Injuries can, of course, be sheer misfortune — a bad tackle, a mistimed movement — but they can also be cumulative, the effect of a player pushed too far into what Arsène Wenger used to call the “red zone.” But that is not the only consequence of fatigue. Even if injury is avoided, performance can dip.
It is this, more than anything, that should give Solskjaer and Manchester United pause. United’s captain, Harry Maguire, has played 3,946 minutes this season, an order of magnitude greater than every other outfield player in England. He has played the equivalent of five full games more this season than his nearest rival, Leicester’s Youri Tielemans.
But Maguire is not alone. United has seven players who have played more than 2,700 minutes this season. Leicester and Everton have only one, Chelsea two, and Spurs and West Ham three. Even Liverpool, its options reduced because of all those injuries, has only five. If fatigue does prove to be a factor, the core of United’s side is more likely to be afflicted in the final stretch than anyone else.
To some extent, of course, that is offset by its resources: Solskjaer has options should any of his key players be sidelined or suffer an alarming drop in form. Having to play Donny van de Beek because Bruno Fernandes needs a rest should be no great sacrifice.
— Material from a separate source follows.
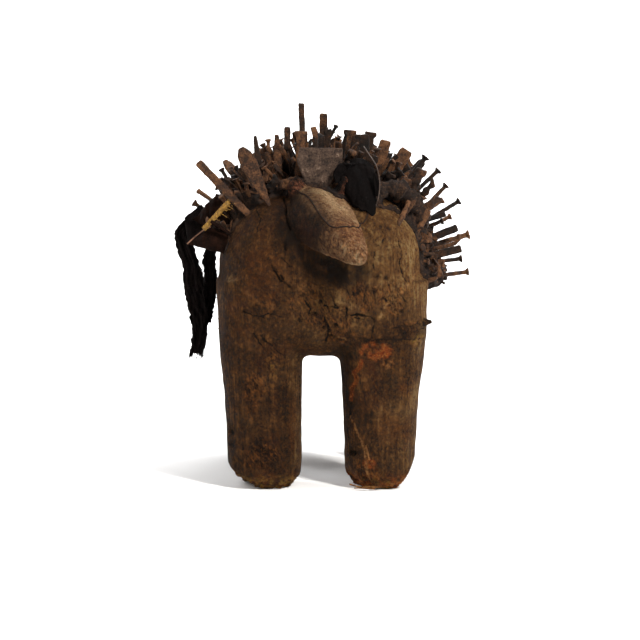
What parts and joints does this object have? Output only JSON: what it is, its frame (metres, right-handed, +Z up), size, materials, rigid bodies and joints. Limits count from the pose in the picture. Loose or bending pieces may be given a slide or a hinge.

Indeed, that may well be the formula, more than any other, that comes to define the next two months, that serves to find the signal in the noise of this season. More than in any other season, the final prize on offer in the Premier League will go to the teams that can best minimize the effects of fatigue, thanks to a reduced workload or by possessing the strength in depth to ride it out. In all the chaos, in the end, there will be some sort of order.